# Task data
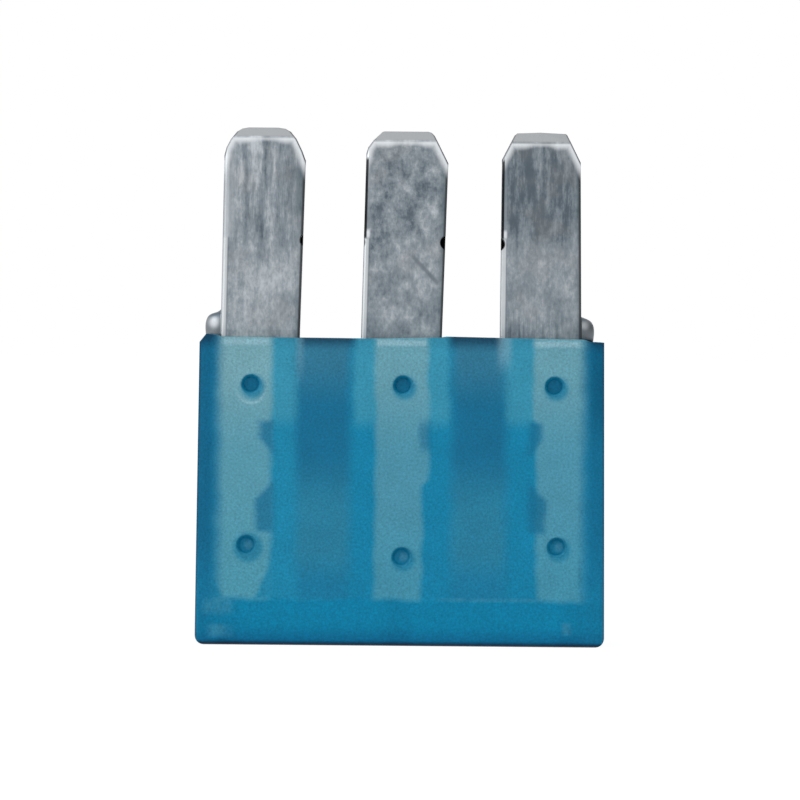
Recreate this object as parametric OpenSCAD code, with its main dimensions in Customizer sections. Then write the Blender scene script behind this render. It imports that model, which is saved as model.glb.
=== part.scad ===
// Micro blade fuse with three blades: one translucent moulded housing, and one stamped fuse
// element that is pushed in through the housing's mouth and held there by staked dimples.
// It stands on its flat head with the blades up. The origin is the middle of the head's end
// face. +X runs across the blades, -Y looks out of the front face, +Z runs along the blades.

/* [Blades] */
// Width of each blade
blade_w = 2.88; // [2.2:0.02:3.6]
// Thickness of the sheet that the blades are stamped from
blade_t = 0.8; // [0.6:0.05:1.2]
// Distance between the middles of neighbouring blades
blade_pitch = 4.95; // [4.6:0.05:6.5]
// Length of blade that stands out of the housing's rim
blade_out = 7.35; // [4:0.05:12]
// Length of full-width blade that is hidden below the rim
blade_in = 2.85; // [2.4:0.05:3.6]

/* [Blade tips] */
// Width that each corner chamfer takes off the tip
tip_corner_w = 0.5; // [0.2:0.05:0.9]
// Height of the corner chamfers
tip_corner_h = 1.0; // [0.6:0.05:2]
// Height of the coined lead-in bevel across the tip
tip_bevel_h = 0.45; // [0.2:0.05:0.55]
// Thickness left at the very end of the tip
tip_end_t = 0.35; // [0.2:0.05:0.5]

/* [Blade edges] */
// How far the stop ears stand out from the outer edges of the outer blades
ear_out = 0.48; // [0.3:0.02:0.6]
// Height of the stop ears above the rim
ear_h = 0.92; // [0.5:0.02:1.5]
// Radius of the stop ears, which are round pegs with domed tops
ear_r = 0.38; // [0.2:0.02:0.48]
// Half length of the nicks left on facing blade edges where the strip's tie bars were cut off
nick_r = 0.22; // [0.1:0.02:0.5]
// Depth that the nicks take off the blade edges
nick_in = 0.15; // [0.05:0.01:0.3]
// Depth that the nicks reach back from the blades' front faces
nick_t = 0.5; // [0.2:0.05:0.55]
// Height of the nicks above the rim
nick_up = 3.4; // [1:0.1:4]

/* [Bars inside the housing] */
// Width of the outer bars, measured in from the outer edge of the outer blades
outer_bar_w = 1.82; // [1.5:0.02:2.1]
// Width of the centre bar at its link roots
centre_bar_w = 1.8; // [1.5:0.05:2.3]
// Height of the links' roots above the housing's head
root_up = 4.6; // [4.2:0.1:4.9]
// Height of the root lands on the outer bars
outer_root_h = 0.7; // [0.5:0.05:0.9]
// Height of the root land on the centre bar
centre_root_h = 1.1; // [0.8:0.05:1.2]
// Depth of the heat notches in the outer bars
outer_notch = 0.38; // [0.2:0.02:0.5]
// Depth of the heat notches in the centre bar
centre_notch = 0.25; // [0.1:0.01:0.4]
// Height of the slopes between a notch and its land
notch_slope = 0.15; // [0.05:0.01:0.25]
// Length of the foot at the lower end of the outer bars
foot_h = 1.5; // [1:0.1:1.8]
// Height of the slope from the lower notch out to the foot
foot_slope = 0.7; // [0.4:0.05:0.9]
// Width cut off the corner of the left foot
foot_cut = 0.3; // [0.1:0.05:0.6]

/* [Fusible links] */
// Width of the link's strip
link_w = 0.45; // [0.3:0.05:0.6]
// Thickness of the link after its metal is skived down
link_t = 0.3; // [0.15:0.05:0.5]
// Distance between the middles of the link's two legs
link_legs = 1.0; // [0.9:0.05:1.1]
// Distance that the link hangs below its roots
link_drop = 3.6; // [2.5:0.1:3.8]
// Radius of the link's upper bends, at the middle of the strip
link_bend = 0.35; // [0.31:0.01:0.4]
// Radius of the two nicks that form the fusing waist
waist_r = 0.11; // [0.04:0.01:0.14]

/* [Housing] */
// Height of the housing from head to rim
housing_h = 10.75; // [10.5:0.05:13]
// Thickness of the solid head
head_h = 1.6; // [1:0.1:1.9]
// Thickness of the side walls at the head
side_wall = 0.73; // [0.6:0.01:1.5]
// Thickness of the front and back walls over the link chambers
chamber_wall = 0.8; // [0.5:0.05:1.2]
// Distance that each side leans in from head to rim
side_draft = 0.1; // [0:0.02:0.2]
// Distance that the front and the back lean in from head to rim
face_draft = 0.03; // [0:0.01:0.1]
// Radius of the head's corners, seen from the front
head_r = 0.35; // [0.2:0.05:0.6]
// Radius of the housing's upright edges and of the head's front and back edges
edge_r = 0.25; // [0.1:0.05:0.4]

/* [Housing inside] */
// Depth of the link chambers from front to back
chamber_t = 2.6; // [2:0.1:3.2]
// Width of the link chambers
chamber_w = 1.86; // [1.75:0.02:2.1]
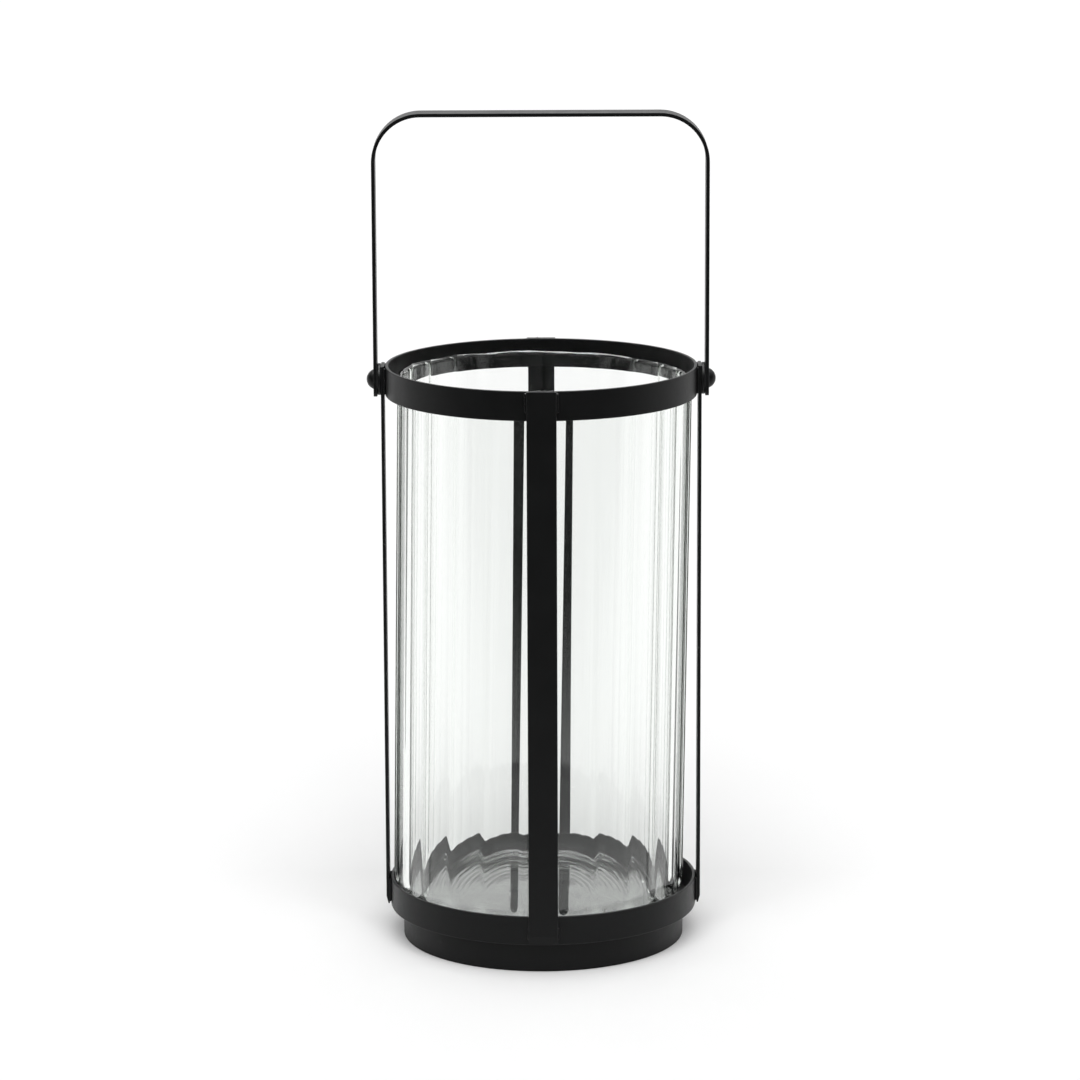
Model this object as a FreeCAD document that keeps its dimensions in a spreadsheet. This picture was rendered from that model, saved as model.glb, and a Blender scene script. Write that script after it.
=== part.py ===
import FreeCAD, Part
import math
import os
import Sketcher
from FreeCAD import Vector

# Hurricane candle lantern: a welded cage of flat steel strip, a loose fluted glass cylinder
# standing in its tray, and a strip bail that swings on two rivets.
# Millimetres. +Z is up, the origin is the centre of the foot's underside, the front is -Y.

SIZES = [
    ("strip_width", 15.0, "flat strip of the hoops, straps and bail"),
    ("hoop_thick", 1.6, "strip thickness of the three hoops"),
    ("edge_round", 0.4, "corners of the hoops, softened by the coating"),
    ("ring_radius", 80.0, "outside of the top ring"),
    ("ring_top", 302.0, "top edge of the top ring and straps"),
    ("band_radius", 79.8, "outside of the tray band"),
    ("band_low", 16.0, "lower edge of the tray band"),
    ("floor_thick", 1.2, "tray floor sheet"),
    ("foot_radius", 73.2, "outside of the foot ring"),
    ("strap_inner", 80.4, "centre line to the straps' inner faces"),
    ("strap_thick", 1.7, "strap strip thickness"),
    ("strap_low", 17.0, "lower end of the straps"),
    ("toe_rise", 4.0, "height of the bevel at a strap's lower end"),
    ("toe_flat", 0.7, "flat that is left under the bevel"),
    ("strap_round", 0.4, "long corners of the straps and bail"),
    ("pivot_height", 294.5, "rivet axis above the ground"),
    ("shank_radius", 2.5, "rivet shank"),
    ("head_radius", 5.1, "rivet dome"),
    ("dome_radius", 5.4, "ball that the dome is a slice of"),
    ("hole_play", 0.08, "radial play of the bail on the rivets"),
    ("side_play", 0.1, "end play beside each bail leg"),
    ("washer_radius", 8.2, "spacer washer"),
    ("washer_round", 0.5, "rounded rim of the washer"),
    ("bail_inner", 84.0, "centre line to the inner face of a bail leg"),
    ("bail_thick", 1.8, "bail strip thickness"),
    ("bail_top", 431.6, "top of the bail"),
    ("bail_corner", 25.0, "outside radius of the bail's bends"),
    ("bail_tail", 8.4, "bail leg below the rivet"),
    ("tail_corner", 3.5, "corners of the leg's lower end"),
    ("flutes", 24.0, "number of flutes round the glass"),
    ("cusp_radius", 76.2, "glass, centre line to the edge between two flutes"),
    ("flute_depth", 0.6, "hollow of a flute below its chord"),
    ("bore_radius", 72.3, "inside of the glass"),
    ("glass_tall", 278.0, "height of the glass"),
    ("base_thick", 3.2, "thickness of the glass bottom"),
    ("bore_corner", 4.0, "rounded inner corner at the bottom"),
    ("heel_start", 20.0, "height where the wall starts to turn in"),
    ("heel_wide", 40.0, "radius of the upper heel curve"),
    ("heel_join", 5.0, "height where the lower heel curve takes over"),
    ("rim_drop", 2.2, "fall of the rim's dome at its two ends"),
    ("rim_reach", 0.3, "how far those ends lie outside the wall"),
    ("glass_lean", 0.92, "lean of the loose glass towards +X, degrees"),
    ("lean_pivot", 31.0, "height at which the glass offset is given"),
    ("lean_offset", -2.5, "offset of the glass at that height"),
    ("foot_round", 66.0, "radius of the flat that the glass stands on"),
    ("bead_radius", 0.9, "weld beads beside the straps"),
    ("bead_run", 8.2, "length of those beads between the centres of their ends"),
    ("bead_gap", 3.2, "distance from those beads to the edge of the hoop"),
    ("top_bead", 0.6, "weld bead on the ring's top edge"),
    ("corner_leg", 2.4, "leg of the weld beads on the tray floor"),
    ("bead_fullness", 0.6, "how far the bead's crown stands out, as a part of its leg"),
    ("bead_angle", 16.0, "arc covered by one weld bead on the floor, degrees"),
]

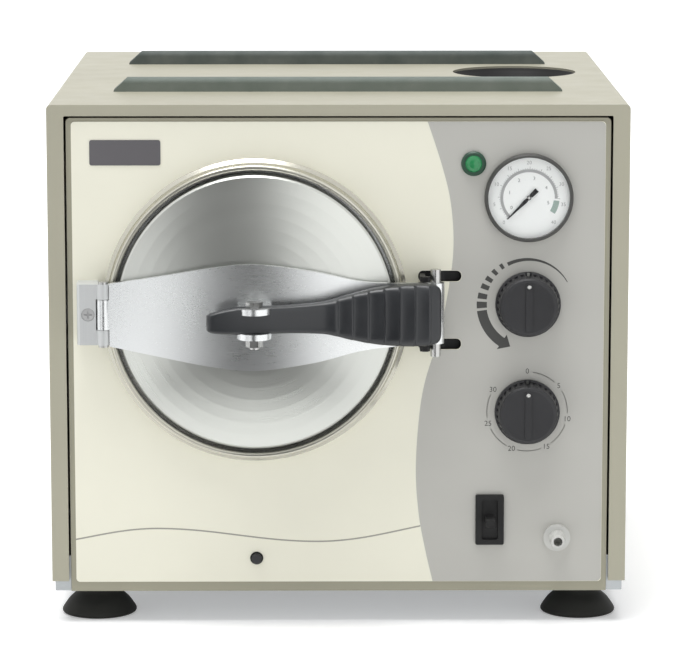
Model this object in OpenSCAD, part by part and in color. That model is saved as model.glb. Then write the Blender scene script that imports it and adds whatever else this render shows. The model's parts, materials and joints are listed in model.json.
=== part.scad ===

# Requirement
Everything from the first line through the line containing "nick_up = 3.4; // [1:0.1:4]" should be quoted exactly, and nothing beyond it.

# Correct result
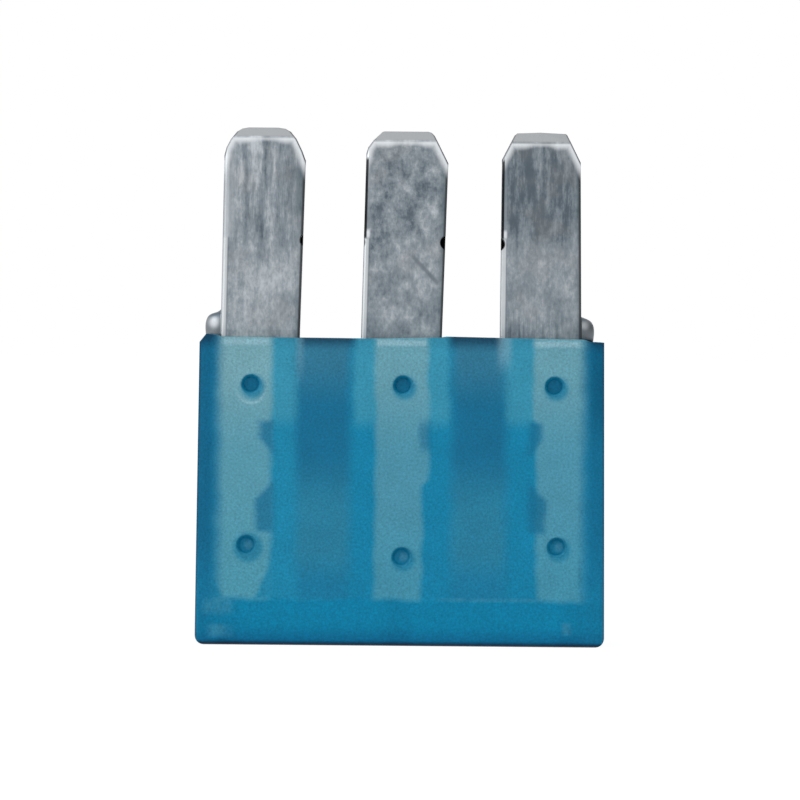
Recreate this object as parametric OpenSCAD code, with its main dimensions in Customizer sections. Then write the Blender scene script behind this render. It imports that model, which is saved as model.glb.
=== part.scad ===
// Micro blade fuse with three blades: one translucent moulded housing, and one stamped fuse
// element that is pushed in through the housing's mouth and held there by staked dimples.
// It stands on its flat head with the blades up. The origin is the middle of the head's end
// face. +X runs across the blades, -Y looks out of the front face, +Z runs along the blades.

/* [Blades] */
// Width of each blade
blade_w = 2.88; // [2.2:0.02:3.6]
// Thickness of the sheet that the blades are stamped from
blade_t = 0.8; // [0.6:0.05:1.2]
// Distance between the middles of neighbouring blades
blade_pitch = 4.95; // [4.6:0.05:6.5]
// Length of blade that stands out of the housing's rim
blade_out = 7.35; // [4:0.05:12]
// Length of full-width blade that is hidden below the rim
blade_in = 2.85; // [2.4:0.05:3.6]

/* [Blade tips] */
// Width that each corner chamfer takes off the tip
tip_corner_w = 0.5; // [0.2:0.05:0.9]
// Height of the corner chamfers
tip_corner_h = 1.0; // [0.6:0.05:2]
// Height of the coined lead-in bevel across the tip
tip_bevel_h = 0.45; // [0.2:0.05:0.55]
// Thickness left at the very end of the tip
tip_end_t = 0.35; // [0.2:0.05:0.5]

/* [Blade edges] */
// How far the stop ears stand out from the outer edges of the outer blades
ear_out = 0.48; // [0.3:0.02:0.6]
// Height of the stop ears above the rim
ear_h = 0.92; // [0.5:0.02:1.5]
// Radius of the stop ears, which are round pegs with domed tops
ear_r = 0.38; // [0.2:0.02:0.48]
// Half length of the nicks left on facing blade edges where the strip's tie bars were cut off
nick_r = 0.22; // [0.1:0.02:0.5]
// Depth that the nicks take off the blade edges
nick_in = 0.15; // [0.05:0.01:0.3]
// Depth that the nicks reach back from the blades' front faces
nick_t = 0.5; // [0.2:0.05:0.55]
// Height of the nicks above the rim
nick_up = 3.4; // [1:0.1:4]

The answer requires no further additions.